Depois de passar um tempo atrás das grades, Scott Lang (Paul Rudd), um especialista em furtos e arrombamentos, precisa arranjar uma forma de conseguir um emprego digno e que pague as suas contas e a pensão de sua filha. Porém, tudo fica mais difícil quando se tem uma ficha criminal. E é aí que entra o trio Luis (Michael Peña), Kurt (David Dastmalchian) e Dave (T.I.), uma equipe que descobre o esquema perfeito: roubar o cofre da casa de um milionário que estará fora da cidade durante o final de semana. Após alguns encontros e desencontros, o caminho de Scott acaba se cruzando com o do Dr. Hank Pym (Michael Douglas) e o de sua filha Hope (Evangeline Lilly), uma dupla de cientistas que guarda um segredo capaz de mudar as guerras como conhecemos hoje.
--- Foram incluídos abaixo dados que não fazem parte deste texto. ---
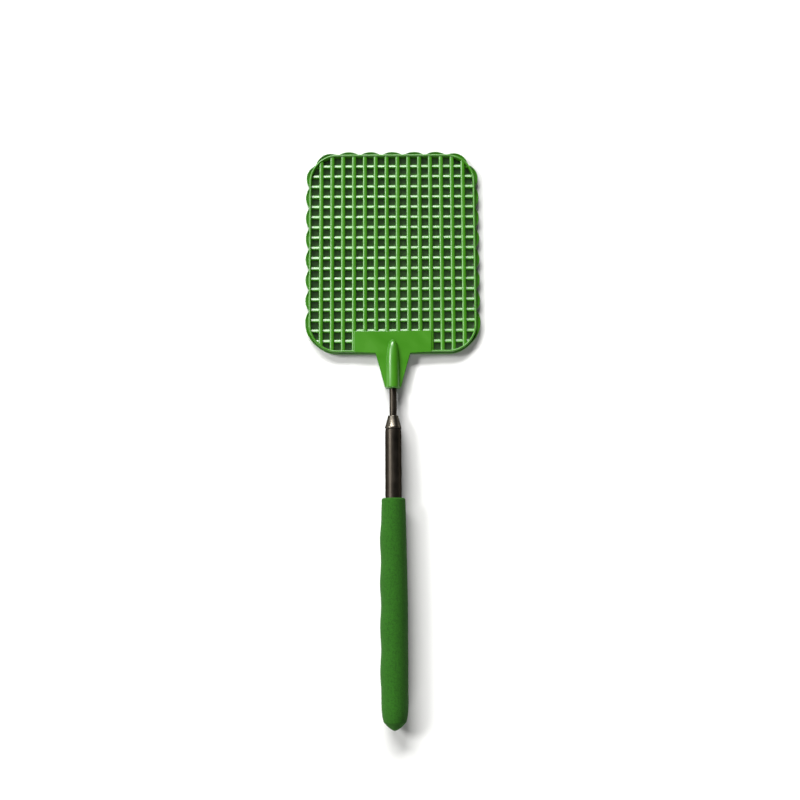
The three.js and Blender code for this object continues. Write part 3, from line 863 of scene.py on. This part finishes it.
def soft_box(name, direction, width, height, power):
    """A rectangular studio light, aimed at the middle of the swatter from a direction."""
    light = bpy.data.lights.new(name, "AREA")
    light.shape = "RECTANGLE"
    light.size = width
    light.size_y = height
    light.energy = power
    lamp = bpy.data.objects.new(name, light)
    away = Vector(direction).normalized()
    lamp.location = LIGHT_DISTANCE * away
    lamp.rotation_mode = "QUATERNION"
    lamp.rotation_quaternion = (-away).to_track_quat("-Z", "Y")
    bpy.context.scene.collection.objects.link(lamp)


soft_box("head_box", (-0.22, 0.78, 0.56), 2.3, 0.7, 250)
soft_box("left_box", (-0.72, 0.28, 0.6), 1.2, 0.7, 120)
soft_box("foot_box", (-0.08, -0.9, 0.42), 2.4, 1.0, 66)

# The room lights the swatter only dimly, and behind the floor the camera sees a pale backdrop.
world = bpy.data.worlds.new("surround")
world.use_nodes = True
room = world.node_tree.nodes["Background"]
room.inputs["Color"].default_value = linear("#ffffff")
room.inputs["Strength"].default_value = 0.045
backdrop = add_node(world, "ShaderNodeBackground", {"Color": linear("#ececea")})
seen = add_node(world, "ShaderNodeLightPath", {}).outputs["Is Camera Ray"]
surround = add_node(world, "ShaderNodeMixShader", {}, [("Fac", seen)])
sky = world.node_tree.nodes["World Output"]
world.node_tree.links.new(room.outputs["Background"], surround.inputs[1])
world.node_tree.links.new(backdrop.outputs["Background"], surround.inputs[2])
world.node_tree.links.new(surround.outputs["Shader"], sky.inputs["Surface"])
bpy.context.scene.world = world

CAMERA_TILT = math.radians(7.62)
CAMERA_TURN = math.radians(-0.3)
CAMERA_DISTANCE = 497.3 * MM
AIM_ACROSS = 3.1 * MM
AIM_ALONG = 143.73 * MM
camera_data = bpy.data.cameras.new("camera")
camera_data.lens = 50
camera_data.clip_start = 0.01
camera_data.clip_end = 20
camera = bpy.data.objects.new("camera", camera_data)
bpy.context.scene.collection.objects.link(camera)
aim = Matrix.Translation((AIM_ACROSS, cad_low.y + AIM_ALONG, axis_z))
turned = Matrix.Rotation(CAMERA_TURN, 4, "Z") @ Matrix.Rotation(CAMERA_TILT, 4, "X")
camera.matrix_world = aim @ turned @ Matrix.Translation((0, 0, CAMERA_DISTANCE))
bpy.context.scene.camera = camera

low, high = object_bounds()
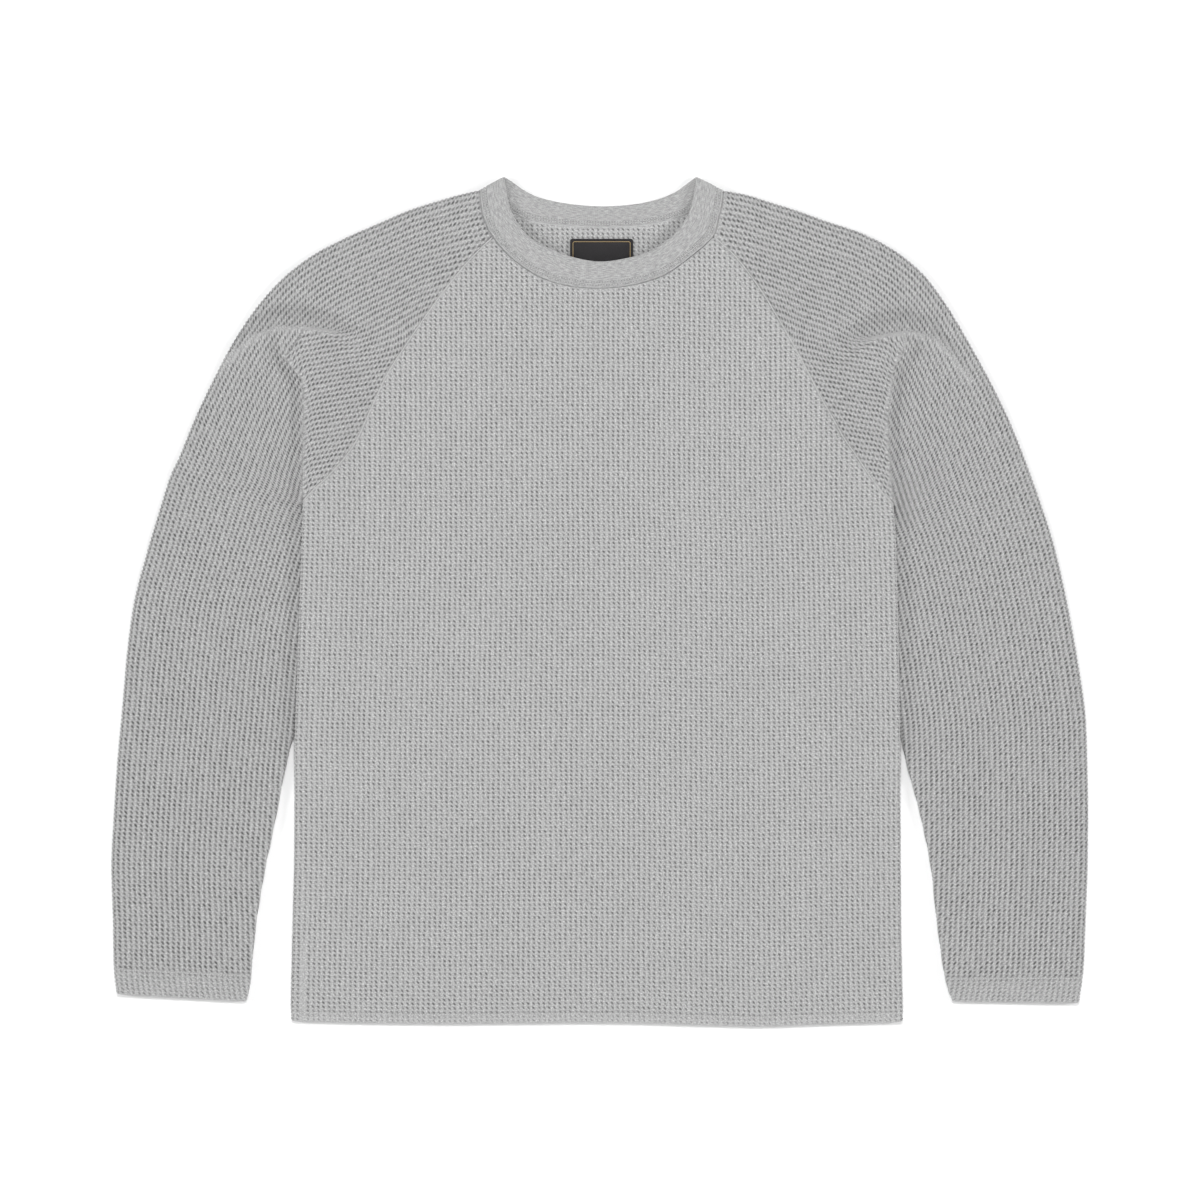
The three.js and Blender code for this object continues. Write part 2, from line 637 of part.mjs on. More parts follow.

Após o sucesso estrondoso de Guardiões da Galáxia (Guardians of the Galaxy) [2014], a Marvel enxergou um enorme potencial nos filmes que misturam ação e humor. E foi com essa sintonia bastante eficiente que Homem-Formiga foi criado. A escolha de um roteiro regado por quebras de expectativa e de um elenco que sabe muito bem trabalhar esse tipo de texto, o 12º e último filme da segunda fase do MCU encontrou a sua maior força. É muito satisfatório ver o entrosamento entre o elenco do núcleo principal e o bom trabalho de Paul Rudd como um herói que não se leva a sério. Por mais que certas piadas já não funcionem tão bem quando assistimos o filme pela segunda vez, a base leve ainda diverte – o destaque absoluto aqui vai para o ator Michael Peña, que rouba a cena em todos os momentos que aparece na tela.
Além disso, o desafio visual vinculado à ideia de criar um personagem que encolhe foi concluído com sucesso. A fotografia e os efeitos visuais são muito bons, principalmente quando o assunto é a perspectiva de inversão das proporções. Quando enxergamos as situações pela visão de Lang usando o traje, vemos gotas d’água se transformarem em meteoros ameaçadores, ratos adotarem o papel agressivo de cachorros e as poeiras invisíveis, tão presentes no ar, parecerem flocos de neve. Somado à isso, a ação frenética proporcionada pelos efeitos de encolhimento funciona muito bem e traz um certo frescor à mesmice com a qual já estamos tão acostumados em filmes do gênero.
Porém, o sucesso da parte visual não se repete no roteiro. Tirando o fato de ter no Jaqueta Amarela (Corey Stoll) um vilão completamente sem carisma e com uma motivação genérica e pouco ameaçadora, as situações, que parecem quase impossíveis num primeiro momento, descambam para saídas rápidas e fáceis, dando a impressão de uma enorme ajuda dos roteiristas para que a história continue a fluir. Tirando o super exagerado Deus ex-machina do final (quando uma solução improvável aparece para solucionar um problema do protagonista), a confiança infundada que certos personagens depositam em Scott Lang incomoda e dá a impressão de que a equipe chega a subestimar a inteligência de seu público.
No fim, Homem-Formiga é um bom filme de origem para um personagem pouco conhecido no universo da Marvel. Além de conseguir construir com eficiência mais uma história calcada no humor, a película também insere elementos muito importantes para a mitologia do universo e para a conclusão de certas questões que aparecerão apenas nos próximos filmes da franquia.